Glamping with Vinnie

Today when I get ready to travel with him, I make sure he’s cleaned and well-groomed. We live in the country now and he loves to spend time outdoors rolling in whatever scent appeals to him.

Vincent playing in the weeds

Unfortunately, that’s not always pleasant so he can get pretty stinky. I keep wipes on hand to wipe him down, but a trip to Grandma’s calls for a special treat- a bath.

Travel time means bath time

 

He doesn’t really love baths. But if I’m going to spend time in the car with him, he really needs to have one.

I also buy some special treats for the occasion. To make sure his breath is fresh and not stinky doggy breath, I buy PEDIGREE® DENTASTIX™ Treats. The treats are tasty so he loves them (I’ve even caught him trying to climb onto the table to sneak another treat in the morning) and the Triple Action Formula keeps his teeth clean, freshens his breath and reduces tartar buildup.  The patented X-shaped DENTASTIX™ Treat promotes healthy gums as its chewy texture helps scrape away plaque to help clean hard-to-reach teeth.

Traveling with my dog

With his bag of toys, food, and treats packed, our freshly bathed furbaby is ready to hit the road and trek over the river and through the woods to grandmother’s house. And the occupants in the close quarters of the car will appreciate his fresh breath so we can share lots of hugs and wet doggy kisses on the road.

Are you planning on traveling with your dog this fall? Here are a few tips to help you pack when that time comes.

What to Pack when Traveling with your Dog

1. Bedding, blankets, and toys.

I’ve learned that our dog settles down much easier if he has his own bedding from home. I pack his bed and his favorite soft blanket and he typically settles down within minutes when it’s bedtime.

2. Pet bath wipes.

You never know what your pet will decide to roll in or step in, this is true at home and on the road. I keep a container of pet bath wipes in Vinnie’s bag to remove dirt from his paws, moisturize his skin, and help him smell good between baths because a stinky dog is no fun when you’re riding in close quarters.

3. Poop bags, small flashlight, and leash.

If you’re accustomed to taking your dog on walks, you probably have these items handy and right by the door. We live in the country so Vincent kind of comes and goes as he pleases, so I keep these items in his to-go bag at all times.

4. Food, water, and treats. 

This is especially important if your dog follows a special diet. I always pack a bit more food than I think we’ll need just in case we extend our travel by a day or two and I never want to run out of his favorite treats.

5. Health certificate and vaccine record.

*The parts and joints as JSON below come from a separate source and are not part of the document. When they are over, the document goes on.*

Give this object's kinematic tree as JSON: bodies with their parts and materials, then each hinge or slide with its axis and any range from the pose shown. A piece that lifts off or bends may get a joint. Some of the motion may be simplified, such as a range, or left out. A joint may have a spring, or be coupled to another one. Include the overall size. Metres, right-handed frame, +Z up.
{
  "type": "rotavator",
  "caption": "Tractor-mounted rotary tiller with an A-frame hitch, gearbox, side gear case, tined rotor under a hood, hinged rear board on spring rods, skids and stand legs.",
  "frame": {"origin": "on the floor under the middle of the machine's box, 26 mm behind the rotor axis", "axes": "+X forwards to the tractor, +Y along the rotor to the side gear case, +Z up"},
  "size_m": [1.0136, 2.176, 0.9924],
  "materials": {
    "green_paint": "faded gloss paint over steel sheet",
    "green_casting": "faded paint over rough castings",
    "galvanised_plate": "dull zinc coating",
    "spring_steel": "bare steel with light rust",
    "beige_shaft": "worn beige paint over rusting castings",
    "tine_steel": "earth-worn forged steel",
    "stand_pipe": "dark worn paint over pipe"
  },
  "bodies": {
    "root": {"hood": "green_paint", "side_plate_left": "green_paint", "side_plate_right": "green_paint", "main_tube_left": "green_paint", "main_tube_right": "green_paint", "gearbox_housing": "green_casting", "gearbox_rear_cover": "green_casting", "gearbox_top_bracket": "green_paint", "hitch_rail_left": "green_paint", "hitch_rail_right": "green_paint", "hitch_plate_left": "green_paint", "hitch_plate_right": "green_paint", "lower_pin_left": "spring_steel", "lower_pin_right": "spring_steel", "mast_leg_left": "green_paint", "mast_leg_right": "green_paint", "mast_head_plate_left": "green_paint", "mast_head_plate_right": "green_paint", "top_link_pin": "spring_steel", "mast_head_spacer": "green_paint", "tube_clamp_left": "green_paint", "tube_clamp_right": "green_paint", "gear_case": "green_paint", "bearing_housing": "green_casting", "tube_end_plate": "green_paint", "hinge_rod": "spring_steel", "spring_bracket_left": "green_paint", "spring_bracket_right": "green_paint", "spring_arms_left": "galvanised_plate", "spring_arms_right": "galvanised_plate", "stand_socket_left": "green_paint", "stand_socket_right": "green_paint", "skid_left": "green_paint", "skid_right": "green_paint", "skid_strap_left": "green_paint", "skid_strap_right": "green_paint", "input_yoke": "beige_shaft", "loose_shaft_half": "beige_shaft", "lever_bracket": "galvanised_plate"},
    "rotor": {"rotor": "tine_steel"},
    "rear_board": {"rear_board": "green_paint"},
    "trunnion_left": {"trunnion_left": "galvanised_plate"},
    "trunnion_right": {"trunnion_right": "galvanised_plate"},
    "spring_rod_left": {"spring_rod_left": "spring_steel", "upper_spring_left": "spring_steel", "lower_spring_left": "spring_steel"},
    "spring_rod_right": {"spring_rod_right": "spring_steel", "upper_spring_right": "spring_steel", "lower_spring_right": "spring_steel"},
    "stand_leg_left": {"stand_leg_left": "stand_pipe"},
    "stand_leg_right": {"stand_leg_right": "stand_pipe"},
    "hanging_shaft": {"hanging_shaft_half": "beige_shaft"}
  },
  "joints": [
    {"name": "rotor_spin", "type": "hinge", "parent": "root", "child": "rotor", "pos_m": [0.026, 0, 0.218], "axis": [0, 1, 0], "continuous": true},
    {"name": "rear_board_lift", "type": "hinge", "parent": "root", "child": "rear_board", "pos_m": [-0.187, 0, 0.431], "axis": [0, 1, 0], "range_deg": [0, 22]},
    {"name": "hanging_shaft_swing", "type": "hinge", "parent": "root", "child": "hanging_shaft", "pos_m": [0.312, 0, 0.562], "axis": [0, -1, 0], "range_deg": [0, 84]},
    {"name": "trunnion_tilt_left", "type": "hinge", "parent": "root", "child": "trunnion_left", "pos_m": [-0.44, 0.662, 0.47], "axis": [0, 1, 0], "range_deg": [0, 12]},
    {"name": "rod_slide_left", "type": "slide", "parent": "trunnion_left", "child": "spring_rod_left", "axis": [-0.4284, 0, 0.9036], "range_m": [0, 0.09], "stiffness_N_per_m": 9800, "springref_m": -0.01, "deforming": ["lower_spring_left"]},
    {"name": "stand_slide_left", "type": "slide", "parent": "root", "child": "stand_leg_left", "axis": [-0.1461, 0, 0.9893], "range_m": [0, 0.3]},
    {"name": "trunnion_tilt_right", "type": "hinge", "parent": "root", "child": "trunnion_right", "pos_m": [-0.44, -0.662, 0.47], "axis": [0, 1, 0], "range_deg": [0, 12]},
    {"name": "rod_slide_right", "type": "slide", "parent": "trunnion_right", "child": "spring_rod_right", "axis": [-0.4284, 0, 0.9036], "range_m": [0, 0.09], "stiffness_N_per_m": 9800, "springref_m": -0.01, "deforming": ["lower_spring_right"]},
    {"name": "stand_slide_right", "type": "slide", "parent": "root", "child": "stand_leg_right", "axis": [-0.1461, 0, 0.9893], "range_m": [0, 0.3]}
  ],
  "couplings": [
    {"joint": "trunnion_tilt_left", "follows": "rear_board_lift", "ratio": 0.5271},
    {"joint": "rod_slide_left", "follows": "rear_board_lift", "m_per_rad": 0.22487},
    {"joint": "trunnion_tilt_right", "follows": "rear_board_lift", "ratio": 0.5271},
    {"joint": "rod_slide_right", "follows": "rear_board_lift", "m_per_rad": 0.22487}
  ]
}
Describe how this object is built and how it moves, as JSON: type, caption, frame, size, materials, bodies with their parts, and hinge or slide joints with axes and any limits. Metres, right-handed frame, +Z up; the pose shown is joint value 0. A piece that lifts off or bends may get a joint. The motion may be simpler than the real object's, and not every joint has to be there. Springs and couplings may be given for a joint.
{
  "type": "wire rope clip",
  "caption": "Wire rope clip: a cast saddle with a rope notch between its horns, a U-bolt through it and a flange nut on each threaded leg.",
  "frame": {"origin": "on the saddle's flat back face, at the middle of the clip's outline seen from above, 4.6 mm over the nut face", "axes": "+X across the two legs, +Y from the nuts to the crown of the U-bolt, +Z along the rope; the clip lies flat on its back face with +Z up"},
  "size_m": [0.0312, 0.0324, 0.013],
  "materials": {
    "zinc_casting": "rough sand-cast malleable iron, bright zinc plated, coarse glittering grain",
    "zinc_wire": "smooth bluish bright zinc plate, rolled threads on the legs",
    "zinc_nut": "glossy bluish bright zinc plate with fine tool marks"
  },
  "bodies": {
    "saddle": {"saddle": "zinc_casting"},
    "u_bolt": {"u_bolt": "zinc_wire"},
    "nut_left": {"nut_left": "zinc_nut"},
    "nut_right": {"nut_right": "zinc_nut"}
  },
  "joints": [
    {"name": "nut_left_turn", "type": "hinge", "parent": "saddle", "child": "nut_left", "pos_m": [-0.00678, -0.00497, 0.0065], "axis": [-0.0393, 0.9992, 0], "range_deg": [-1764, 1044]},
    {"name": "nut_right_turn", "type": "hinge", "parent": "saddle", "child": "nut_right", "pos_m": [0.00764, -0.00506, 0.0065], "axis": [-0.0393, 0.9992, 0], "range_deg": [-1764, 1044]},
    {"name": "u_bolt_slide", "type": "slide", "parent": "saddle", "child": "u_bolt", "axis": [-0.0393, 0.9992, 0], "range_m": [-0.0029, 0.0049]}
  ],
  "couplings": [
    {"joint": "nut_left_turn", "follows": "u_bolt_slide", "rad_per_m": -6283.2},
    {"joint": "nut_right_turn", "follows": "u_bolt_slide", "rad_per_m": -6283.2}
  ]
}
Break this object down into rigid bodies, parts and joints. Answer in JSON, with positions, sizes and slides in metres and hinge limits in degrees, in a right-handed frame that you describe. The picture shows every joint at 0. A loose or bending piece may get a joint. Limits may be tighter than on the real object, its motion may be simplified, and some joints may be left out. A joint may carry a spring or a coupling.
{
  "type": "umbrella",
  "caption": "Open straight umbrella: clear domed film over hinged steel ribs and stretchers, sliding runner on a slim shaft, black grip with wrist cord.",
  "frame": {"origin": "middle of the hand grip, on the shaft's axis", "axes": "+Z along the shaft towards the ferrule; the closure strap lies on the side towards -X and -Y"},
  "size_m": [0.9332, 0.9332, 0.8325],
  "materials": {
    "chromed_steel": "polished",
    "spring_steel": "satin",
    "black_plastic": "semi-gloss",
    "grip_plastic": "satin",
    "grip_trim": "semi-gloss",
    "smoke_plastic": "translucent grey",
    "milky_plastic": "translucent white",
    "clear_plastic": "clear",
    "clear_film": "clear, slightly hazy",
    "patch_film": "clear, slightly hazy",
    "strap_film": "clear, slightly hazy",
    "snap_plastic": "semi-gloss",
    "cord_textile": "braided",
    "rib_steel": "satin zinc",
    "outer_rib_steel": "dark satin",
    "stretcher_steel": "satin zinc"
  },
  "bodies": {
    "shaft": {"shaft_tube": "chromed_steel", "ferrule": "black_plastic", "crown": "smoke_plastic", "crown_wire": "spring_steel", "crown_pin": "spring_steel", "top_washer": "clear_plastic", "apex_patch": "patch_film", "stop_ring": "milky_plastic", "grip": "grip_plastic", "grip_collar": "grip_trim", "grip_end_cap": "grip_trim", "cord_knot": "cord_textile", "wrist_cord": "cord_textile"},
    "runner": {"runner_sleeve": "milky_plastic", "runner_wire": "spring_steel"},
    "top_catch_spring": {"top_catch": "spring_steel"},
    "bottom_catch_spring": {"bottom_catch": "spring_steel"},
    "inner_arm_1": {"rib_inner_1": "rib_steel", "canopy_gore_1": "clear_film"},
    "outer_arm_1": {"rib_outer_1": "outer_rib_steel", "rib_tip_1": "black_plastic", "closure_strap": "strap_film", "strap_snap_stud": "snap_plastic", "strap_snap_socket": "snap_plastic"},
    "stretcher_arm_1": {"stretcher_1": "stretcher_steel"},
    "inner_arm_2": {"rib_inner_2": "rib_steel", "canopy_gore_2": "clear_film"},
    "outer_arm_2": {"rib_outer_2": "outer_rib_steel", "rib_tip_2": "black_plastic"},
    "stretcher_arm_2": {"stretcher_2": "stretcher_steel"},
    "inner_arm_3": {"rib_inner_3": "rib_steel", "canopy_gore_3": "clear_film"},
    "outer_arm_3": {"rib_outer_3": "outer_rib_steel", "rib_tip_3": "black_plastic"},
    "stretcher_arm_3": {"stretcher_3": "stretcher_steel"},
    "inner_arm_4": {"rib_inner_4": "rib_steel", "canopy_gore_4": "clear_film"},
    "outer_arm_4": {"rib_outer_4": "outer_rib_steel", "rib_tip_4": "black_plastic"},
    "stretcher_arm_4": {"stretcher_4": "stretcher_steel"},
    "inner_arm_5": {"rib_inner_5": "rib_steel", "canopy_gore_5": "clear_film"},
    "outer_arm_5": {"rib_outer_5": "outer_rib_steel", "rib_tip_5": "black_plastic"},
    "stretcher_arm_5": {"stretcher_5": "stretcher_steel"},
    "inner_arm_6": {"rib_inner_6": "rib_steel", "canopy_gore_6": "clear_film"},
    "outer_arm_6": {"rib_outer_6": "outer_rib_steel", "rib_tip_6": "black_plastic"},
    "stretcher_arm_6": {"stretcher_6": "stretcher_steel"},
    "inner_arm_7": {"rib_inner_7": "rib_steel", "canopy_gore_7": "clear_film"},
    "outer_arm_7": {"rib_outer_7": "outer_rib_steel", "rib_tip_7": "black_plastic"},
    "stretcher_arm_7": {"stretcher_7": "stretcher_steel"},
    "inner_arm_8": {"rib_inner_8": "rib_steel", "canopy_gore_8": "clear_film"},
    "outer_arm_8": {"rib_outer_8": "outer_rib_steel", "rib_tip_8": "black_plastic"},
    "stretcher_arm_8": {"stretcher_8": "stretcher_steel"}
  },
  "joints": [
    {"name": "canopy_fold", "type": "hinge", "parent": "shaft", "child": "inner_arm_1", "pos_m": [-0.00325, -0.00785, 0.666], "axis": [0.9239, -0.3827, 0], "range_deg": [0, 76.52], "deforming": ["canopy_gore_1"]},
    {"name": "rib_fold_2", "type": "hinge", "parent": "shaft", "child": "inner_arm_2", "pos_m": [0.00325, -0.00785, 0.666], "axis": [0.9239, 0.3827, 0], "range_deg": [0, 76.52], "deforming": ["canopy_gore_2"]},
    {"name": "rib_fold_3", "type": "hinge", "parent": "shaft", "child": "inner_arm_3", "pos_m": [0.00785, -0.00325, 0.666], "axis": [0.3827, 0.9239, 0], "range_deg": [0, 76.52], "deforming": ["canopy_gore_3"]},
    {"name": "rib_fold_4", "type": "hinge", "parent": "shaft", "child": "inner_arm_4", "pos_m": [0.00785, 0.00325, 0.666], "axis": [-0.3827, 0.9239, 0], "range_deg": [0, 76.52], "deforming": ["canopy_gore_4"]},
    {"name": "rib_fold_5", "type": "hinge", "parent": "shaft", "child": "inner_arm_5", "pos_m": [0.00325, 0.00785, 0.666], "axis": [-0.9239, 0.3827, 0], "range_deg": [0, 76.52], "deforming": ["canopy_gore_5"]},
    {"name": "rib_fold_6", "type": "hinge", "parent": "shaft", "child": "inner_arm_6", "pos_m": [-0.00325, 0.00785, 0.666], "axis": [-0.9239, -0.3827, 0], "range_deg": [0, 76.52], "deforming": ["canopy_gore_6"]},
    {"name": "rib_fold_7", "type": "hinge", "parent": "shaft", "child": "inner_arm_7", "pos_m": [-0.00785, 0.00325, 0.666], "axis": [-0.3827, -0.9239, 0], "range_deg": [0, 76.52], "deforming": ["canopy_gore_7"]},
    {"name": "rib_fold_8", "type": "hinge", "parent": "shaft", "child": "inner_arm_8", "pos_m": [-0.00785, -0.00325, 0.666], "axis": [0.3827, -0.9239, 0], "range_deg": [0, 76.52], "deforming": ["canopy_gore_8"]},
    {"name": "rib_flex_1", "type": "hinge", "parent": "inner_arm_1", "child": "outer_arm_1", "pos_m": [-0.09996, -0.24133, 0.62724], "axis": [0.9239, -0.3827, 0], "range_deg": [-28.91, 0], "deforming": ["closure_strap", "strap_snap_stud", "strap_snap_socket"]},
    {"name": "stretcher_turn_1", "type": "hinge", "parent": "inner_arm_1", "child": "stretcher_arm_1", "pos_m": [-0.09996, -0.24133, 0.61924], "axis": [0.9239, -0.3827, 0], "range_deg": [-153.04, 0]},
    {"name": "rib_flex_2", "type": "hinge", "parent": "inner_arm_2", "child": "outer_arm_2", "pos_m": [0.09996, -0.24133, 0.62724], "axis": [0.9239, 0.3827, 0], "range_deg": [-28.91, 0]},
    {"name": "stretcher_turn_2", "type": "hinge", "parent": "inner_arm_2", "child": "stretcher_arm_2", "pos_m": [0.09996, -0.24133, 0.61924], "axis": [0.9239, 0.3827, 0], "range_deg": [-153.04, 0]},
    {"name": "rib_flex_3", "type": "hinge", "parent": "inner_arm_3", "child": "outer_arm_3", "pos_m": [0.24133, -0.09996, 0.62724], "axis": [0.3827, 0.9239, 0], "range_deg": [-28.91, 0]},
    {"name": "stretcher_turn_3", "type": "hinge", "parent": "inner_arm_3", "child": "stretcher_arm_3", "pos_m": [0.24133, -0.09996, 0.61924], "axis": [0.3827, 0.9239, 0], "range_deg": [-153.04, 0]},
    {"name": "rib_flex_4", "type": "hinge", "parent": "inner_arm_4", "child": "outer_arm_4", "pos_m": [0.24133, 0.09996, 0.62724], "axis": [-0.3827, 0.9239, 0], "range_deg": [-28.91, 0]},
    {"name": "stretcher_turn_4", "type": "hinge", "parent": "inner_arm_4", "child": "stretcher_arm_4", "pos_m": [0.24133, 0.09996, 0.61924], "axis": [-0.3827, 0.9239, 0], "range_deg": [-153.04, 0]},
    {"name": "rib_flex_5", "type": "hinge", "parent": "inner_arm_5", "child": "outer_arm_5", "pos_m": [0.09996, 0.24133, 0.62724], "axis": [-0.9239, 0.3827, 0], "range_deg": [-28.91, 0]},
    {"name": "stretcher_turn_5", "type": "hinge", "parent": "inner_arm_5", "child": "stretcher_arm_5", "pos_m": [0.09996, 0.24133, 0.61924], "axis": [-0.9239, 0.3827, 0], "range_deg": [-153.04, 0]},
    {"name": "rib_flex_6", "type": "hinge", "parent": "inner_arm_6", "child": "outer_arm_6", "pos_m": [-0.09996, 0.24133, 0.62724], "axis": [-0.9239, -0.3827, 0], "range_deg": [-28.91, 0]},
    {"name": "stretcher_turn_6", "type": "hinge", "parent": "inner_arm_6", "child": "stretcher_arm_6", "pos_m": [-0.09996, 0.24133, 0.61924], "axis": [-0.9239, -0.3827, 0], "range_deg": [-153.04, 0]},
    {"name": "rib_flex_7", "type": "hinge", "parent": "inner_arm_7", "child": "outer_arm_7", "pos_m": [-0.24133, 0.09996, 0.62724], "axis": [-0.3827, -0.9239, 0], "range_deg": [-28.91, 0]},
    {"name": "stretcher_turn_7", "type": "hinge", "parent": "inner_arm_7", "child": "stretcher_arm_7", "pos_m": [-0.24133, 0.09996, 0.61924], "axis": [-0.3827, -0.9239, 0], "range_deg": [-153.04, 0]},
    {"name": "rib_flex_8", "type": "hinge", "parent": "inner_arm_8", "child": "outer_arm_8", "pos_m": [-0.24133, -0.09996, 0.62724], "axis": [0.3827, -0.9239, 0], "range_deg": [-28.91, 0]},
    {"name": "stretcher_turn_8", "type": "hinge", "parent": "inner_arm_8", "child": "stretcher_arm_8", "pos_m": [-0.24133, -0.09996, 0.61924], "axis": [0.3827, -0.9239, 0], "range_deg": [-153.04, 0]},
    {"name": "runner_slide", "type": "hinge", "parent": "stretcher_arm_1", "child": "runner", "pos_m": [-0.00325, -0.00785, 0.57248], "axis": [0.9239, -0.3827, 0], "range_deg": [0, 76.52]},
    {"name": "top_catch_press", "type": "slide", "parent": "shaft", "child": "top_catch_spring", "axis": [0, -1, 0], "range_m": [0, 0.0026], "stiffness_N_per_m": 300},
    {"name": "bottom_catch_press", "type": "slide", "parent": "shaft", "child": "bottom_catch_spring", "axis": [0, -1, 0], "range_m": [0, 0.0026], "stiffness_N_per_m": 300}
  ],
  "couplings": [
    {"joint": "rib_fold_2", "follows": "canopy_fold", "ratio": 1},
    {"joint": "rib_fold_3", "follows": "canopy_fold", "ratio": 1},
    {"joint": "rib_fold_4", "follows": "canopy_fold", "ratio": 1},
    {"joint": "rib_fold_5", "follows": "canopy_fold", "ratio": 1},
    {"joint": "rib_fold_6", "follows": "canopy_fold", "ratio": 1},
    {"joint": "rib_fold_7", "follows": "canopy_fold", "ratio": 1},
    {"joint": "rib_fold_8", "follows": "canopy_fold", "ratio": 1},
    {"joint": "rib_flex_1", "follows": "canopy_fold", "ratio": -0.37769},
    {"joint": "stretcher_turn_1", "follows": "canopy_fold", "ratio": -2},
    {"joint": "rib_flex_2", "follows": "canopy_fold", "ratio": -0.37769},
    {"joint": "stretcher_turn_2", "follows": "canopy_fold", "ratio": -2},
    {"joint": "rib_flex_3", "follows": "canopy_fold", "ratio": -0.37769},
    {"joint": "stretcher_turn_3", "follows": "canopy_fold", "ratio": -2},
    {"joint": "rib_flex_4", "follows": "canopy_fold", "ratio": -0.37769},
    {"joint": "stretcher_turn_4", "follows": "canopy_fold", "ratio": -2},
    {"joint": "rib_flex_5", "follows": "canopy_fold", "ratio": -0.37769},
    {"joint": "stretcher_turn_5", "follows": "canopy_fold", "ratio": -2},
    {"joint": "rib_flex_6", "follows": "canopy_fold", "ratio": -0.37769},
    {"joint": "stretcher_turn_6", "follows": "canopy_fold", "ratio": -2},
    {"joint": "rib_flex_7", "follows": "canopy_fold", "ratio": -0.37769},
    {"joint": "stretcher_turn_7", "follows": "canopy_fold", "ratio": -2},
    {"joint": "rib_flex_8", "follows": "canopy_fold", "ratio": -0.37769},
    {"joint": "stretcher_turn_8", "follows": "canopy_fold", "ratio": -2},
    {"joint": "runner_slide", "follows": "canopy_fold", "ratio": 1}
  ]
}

You probably won’t be asked for this information when road tripping throughout the U.S., unless you’re camping. Many campgrounds will have specific pet requirements so inquire about their policy when making your reservations.

6. First aid kit.

My first aid kit for Vinnie pretty much consists of itch soothing spray and calming pills to help him remain calm on the drive or during a storm.

Have you traveled with your pet? What items do you find essential?